▶ _TASK BRIEF_: Reproduce, please, only the lines from the first line below to the line containing "# table with the stand-off from the skirt.", inclusive.

▶ _DATA SHOWN_:
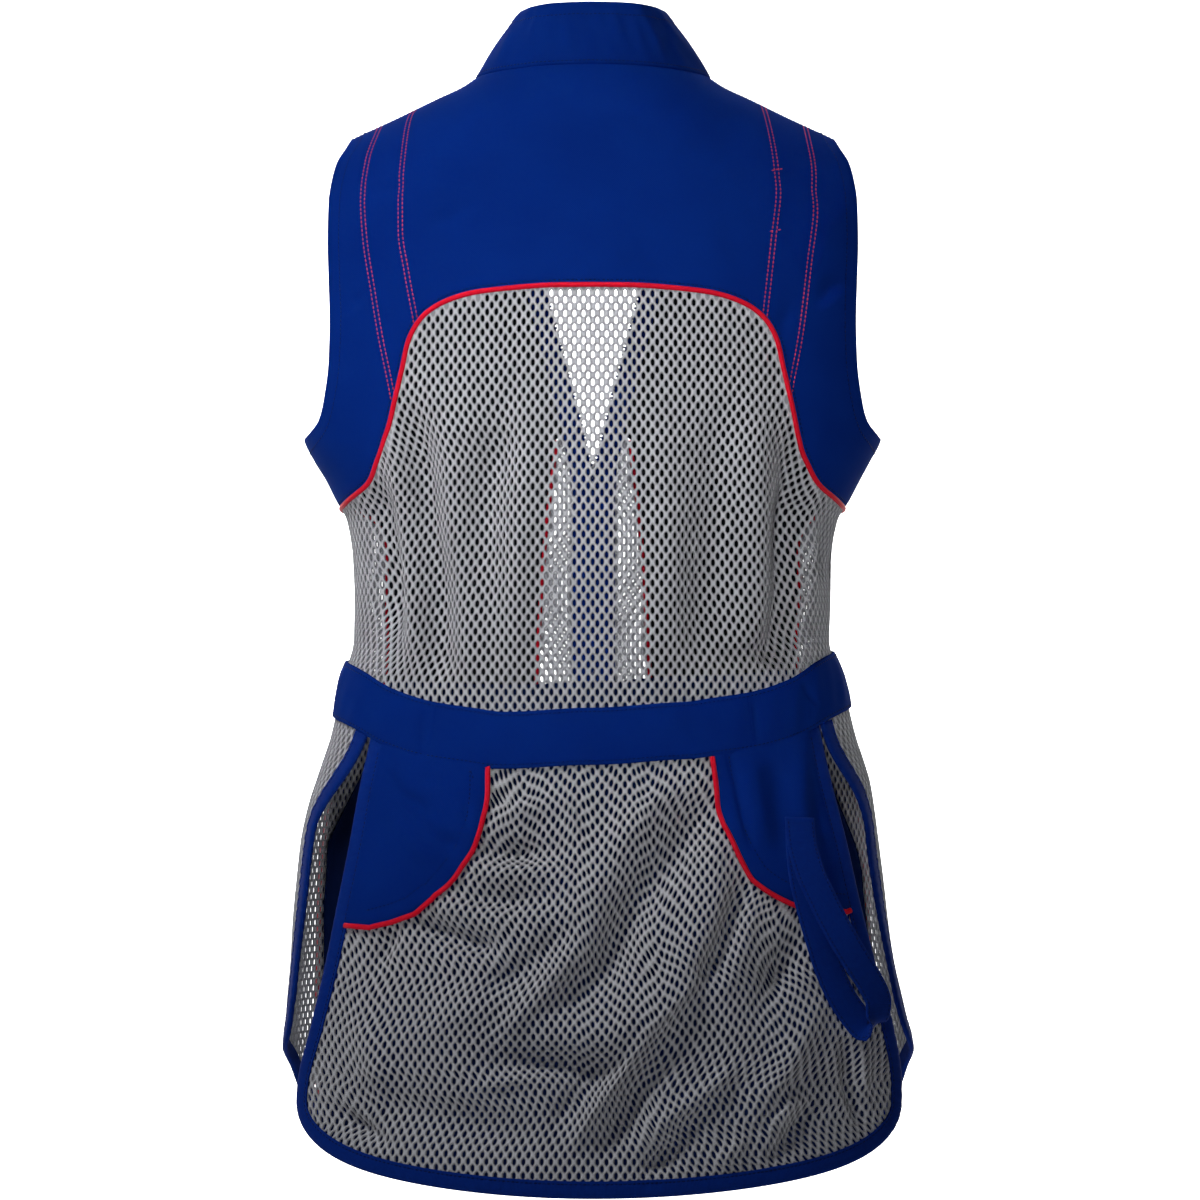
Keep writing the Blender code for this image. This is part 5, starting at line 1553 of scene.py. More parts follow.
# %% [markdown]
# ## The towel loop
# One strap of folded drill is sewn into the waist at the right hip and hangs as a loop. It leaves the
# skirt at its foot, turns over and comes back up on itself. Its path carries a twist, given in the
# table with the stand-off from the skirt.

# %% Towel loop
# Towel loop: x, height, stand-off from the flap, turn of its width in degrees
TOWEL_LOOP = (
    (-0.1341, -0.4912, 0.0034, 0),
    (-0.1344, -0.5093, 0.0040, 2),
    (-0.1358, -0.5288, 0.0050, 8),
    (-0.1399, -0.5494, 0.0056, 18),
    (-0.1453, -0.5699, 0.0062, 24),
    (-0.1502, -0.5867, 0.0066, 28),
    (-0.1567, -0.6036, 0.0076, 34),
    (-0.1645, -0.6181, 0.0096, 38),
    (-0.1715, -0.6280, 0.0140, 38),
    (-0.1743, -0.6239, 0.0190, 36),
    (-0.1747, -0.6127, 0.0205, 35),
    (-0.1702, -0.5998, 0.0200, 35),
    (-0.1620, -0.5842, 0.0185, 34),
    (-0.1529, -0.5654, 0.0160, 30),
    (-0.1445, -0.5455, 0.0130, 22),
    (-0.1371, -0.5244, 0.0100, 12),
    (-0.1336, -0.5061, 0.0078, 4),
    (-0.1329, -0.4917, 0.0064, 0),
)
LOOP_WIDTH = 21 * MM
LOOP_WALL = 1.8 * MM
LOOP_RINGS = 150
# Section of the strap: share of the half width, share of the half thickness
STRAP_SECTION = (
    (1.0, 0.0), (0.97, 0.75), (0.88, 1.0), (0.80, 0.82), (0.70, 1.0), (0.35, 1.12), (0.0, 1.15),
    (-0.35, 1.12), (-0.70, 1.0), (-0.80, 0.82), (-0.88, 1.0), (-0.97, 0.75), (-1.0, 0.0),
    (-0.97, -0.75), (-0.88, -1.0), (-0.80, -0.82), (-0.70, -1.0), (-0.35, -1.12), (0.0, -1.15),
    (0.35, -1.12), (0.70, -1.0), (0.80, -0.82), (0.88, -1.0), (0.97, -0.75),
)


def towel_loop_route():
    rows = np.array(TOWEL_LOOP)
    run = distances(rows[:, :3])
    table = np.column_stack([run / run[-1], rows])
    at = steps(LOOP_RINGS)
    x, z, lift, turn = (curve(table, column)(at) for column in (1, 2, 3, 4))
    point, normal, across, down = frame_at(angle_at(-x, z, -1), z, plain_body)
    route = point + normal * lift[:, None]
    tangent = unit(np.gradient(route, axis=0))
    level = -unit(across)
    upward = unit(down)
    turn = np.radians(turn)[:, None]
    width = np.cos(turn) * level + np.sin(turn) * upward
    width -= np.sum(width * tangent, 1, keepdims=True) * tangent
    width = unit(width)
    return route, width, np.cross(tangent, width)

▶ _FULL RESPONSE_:
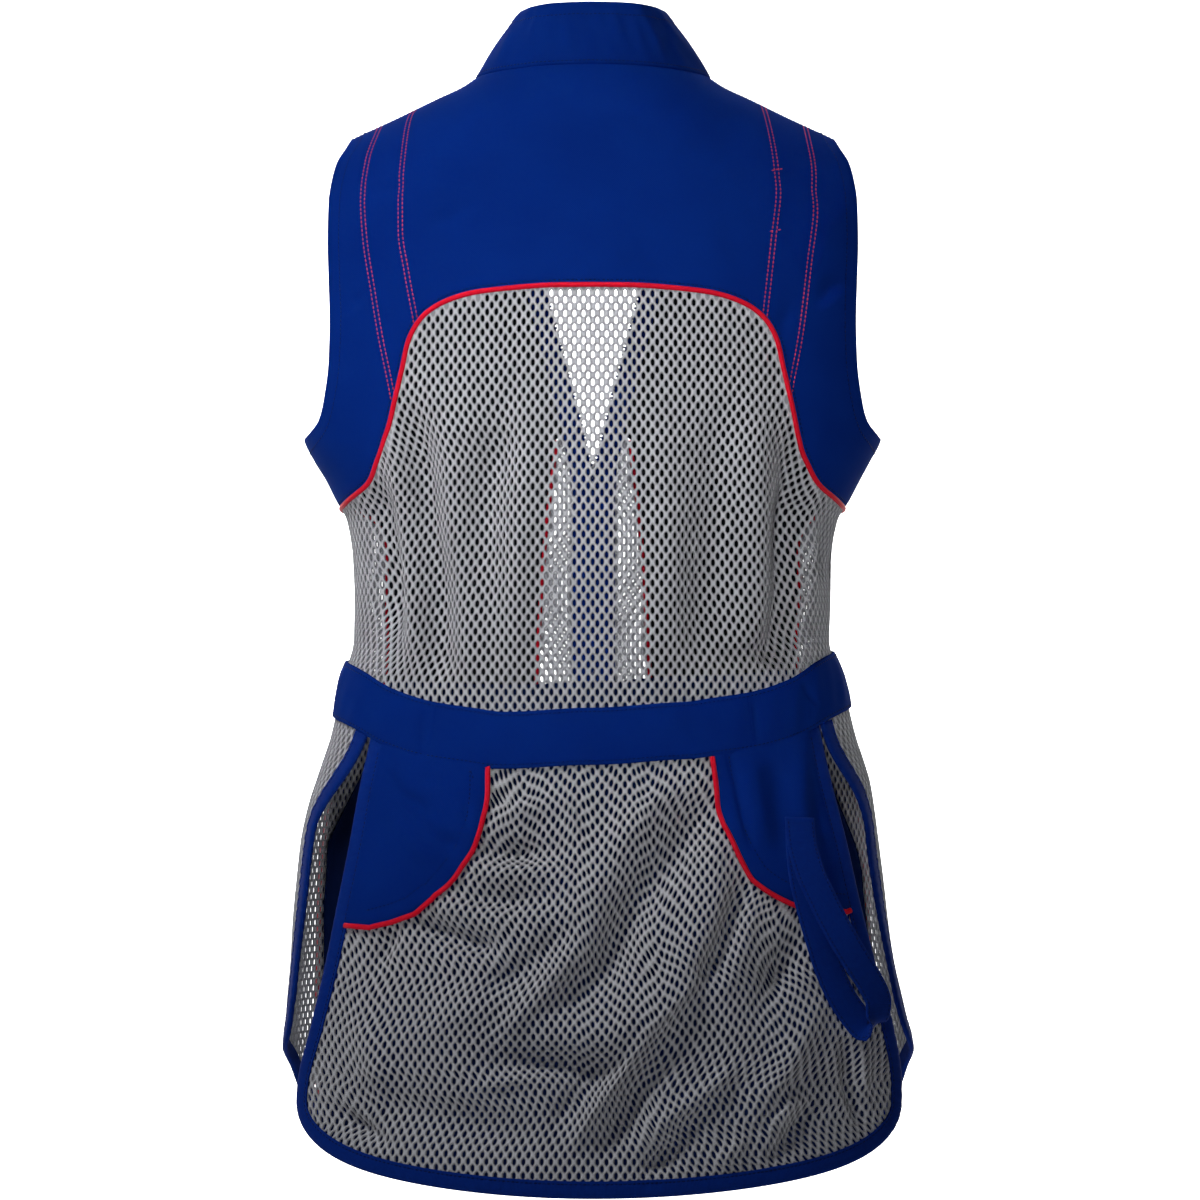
Keep writing the Blender code for this image. This is part 5, starting at line 1553 of scene.py. More parts follow.
# %% [markdown]
# ## The towel loop
# One strap of folded drill is sewn into the waist at the right hip and hangs as a loop. It leaves the
# skirt at its foot, turns over and comes back up on itself. Its path carries a twist, given in the
# table with the stand-off from the skirt.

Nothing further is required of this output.